Essas revisões preveem a análise e substituição de vários componentes dentro de determinados períodos e ajudam a prolongar a vida útil do automóvel – traduzindo: redução de danos para evitar problemas.
O advogado alerta um problema: as concessionárias autorizadas costumam praticar preços muito elevados em relação ao mercado para a realização das manutenções. E aí o consumidor ou deixa de fazer as revisões obrigatórias ou procuram outros locais para fazê-las sem onerar tanto o bolso. E isso pode dar margem ao cancelamento da garantia.
“Há casos em que podemos considerar um abuso de direito da montadora. O fato é que a exclusão da garantia depende de uma relação que chamamos de causa e efeito. Se conseguirem comprovar que a falta de revisão teve como efeito aquele dano, aí há margem para o cancelamento. Mas a empresa precisa comprovar que o problema em questão teria sido evitado se o carro estivesse em dia com a revisão”, explica Natã Macedo.
No entanto, em caso de serviços feitos fora da rede autorizada, a concessionária tem todo o respaldo para cancelamento já que não pode assumir as consequências de manutenções malfeitas que as empresas sequer fizeram.
Vício oculto
Ainda há casos em que existe o direito a reparos mesmo após a garantia expirar. Iratan Vilas Boas explica que isso está previsto no Parágrafo 3 do Artigo 26 do Código de Defesa do Consumidor e é chamado de vício oculto.

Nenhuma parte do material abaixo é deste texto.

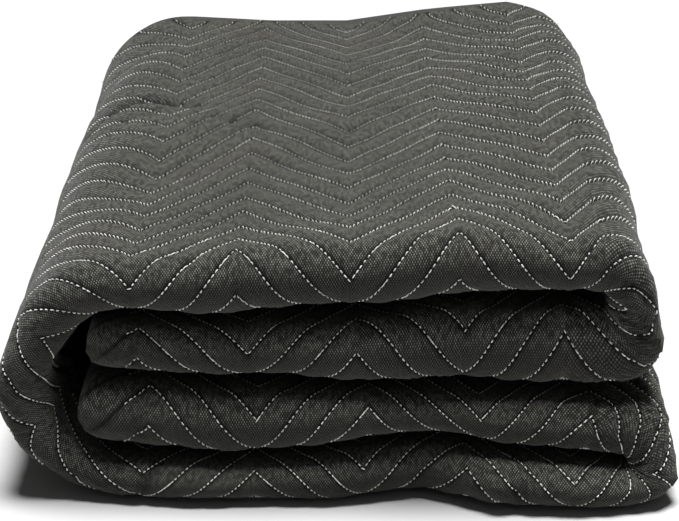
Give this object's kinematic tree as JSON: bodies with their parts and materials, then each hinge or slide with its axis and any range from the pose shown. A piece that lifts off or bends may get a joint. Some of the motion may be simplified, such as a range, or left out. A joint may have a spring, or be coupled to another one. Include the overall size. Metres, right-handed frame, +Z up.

Um caso prático e famoso do que é esse vício oculto aconteceu em 2008. Uma série de proprietários do Volkswagen Fox fabricados a partir de 2003 teve seus dedos decepados durante com o rebatimento dos bancos traseiros do veículo. A empresa precisou fazer um recall de mais de 477 mil veículos vendidos no Brasil e pagou uma série de indenizações.
Em resumo: mesmo que um desses veículos estivesse fora da garantia, os proprietários têm direito ao reparo gratuito desse dano. No entanto, há casos sem o apelo midiático como esse do Fox. Aí o consumidor precisará entrar na Justiça para comprovar que há um problema.